- **EXERCISE AIM**
Give only the number of lines in the data that contain the word "axes".

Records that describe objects
--------

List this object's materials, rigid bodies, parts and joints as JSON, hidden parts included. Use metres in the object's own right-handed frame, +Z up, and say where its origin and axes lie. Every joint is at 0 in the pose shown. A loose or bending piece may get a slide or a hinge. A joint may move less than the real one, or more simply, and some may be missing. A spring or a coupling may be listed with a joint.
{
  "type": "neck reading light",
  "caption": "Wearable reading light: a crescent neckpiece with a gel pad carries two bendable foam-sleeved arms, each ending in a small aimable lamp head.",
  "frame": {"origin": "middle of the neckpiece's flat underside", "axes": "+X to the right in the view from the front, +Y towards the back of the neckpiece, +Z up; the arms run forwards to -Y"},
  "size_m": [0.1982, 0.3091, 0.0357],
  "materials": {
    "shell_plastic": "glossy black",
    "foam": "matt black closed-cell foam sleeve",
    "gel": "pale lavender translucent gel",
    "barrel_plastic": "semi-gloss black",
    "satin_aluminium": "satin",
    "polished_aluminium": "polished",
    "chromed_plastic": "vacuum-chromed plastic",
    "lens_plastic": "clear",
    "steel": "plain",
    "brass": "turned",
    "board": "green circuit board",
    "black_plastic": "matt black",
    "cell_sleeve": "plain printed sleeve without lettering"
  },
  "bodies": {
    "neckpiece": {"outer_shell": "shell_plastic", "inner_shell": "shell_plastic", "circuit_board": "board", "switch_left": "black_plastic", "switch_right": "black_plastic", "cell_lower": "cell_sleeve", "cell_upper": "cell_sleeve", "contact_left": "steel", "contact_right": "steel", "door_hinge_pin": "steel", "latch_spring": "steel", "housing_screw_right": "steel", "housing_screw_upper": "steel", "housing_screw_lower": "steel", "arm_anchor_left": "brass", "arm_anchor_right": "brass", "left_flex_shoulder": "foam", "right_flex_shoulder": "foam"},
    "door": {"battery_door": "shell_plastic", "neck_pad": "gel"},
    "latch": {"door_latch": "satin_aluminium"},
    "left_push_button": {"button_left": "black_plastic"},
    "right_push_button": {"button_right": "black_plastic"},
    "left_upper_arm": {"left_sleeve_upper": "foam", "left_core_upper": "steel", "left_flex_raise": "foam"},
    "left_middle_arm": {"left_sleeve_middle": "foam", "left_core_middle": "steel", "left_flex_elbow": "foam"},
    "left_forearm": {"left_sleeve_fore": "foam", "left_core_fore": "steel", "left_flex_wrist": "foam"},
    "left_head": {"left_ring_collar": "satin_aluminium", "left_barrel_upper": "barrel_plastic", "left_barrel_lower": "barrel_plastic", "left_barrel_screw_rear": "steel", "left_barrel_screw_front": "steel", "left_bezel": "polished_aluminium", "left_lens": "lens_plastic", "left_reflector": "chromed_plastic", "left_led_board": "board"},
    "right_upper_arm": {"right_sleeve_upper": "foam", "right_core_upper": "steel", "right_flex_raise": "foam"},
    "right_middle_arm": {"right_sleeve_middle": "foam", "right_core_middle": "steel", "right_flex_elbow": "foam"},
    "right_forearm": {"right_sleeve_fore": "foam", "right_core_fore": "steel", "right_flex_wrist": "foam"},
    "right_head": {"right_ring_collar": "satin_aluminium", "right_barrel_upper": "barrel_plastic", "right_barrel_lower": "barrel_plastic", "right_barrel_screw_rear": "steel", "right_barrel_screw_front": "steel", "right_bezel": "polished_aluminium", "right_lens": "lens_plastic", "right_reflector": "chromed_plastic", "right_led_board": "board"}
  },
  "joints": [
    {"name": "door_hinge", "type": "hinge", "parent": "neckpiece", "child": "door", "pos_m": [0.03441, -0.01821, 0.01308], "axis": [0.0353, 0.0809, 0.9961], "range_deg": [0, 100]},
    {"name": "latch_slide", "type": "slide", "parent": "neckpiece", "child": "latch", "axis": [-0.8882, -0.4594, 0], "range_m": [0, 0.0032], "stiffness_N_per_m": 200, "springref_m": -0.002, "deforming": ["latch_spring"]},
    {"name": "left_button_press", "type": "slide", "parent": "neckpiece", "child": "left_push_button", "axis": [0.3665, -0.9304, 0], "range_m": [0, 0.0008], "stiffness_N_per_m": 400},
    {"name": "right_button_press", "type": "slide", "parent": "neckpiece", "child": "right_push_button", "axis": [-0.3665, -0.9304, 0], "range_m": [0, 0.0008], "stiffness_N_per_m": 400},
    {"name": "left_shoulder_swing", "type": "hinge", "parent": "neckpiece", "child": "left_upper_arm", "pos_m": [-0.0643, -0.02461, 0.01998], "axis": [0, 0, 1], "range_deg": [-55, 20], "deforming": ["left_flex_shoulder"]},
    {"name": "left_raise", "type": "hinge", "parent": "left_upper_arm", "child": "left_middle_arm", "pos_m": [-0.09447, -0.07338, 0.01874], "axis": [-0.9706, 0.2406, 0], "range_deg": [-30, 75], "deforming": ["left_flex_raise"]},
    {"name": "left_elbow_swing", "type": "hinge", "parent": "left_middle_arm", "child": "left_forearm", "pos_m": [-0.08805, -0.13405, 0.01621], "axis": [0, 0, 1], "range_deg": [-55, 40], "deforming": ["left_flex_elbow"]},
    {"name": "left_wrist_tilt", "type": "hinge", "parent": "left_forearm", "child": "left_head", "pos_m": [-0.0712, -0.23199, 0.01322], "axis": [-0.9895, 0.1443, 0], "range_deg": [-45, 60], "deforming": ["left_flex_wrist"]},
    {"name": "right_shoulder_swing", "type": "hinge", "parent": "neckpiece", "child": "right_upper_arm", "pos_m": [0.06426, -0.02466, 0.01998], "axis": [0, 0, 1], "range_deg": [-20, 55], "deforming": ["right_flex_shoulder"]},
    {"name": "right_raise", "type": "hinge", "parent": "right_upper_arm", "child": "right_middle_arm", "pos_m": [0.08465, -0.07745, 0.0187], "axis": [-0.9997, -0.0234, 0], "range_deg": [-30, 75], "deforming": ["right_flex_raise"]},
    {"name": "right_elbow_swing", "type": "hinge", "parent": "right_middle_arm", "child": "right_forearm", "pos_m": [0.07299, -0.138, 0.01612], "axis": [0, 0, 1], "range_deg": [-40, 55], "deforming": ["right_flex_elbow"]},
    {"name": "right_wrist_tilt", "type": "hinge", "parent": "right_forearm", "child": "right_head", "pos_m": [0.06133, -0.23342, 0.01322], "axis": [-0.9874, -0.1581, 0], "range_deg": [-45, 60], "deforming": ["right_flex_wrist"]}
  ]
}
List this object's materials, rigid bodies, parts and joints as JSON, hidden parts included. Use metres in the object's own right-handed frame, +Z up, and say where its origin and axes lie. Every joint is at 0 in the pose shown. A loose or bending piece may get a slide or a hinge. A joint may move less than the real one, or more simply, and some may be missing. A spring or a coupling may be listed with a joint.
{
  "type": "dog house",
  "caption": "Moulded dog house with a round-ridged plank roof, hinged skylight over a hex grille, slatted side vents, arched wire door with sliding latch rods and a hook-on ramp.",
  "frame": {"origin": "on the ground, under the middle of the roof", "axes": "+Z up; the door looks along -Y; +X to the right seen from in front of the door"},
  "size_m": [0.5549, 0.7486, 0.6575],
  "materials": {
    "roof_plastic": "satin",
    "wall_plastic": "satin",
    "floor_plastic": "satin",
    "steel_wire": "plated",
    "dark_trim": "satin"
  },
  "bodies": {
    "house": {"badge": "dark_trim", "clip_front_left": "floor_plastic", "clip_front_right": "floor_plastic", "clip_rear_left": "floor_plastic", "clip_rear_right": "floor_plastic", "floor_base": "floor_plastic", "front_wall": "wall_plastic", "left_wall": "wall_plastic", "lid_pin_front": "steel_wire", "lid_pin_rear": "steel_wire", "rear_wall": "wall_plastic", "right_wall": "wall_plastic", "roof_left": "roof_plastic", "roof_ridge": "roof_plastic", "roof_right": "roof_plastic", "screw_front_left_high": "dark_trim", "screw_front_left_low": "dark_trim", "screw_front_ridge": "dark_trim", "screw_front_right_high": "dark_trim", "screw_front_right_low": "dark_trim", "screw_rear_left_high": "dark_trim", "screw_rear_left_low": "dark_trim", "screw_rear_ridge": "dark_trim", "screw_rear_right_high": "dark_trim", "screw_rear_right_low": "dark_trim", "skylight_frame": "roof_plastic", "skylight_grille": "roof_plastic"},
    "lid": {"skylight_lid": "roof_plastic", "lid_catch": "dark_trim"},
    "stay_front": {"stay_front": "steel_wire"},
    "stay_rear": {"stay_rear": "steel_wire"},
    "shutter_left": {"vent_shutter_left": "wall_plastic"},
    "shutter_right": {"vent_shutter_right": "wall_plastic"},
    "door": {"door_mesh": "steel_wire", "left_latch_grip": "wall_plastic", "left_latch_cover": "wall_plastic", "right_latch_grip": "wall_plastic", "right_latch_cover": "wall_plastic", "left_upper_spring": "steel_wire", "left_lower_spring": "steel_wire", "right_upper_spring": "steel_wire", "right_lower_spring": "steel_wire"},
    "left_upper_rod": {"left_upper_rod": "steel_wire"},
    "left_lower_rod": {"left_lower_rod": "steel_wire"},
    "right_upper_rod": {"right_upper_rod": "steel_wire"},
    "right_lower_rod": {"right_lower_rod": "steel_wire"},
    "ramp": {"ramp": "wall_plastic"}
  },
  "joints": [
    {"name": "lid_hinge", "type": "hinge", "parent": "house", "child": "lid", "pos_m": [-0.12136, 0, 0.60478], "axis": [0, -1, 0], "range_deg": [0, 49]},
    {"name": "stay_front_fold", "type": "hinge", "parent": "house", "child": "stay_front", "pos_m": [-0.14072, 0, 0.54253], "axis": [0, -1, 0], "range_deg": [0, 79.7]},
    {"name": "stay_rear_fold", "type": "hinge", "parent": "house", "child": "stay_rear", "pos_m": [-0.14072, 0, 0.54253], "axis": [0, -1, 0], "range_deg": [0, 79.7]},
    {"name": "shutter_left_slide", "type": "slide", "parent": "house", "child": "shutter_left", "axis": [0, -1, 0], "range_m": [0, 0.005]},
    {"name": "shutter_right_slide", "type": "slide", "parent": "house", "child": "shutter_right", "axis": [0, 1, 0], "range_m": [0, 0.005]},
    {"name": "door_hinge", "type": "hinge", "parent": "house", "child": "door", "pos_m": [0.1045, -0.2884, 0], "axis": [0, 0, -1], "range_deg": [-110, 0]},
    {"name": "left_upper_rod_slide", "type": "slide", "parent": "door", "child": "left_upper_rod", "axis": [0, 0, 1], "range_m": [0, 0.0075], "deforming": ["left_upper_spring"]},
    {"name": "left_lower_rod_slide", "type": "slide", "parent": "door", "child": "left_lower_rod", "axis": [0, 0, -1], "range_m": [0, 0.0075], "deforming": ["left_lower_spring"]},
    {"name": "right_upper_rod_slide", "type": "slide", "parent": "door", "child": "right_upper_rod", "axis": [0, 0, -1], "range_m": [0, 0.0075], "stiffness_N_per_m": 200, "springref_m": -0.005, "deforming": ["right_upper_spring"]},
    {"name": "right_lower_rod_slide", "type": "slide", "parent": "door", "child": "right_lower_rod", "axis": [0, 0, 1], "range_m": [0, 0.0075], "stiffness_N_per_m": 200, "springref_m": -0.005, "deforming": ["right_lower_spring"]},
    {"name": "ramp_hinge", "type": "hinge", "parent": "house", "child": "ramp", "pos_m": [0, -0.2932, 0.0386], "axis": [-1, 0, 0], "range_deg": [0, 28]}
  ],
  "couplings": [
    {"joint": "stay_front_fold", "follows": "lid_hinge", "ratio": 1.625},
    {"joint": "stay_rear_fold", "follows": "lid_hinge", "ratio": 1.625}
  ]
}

--------

- **EXERCISE RESPONSE**
4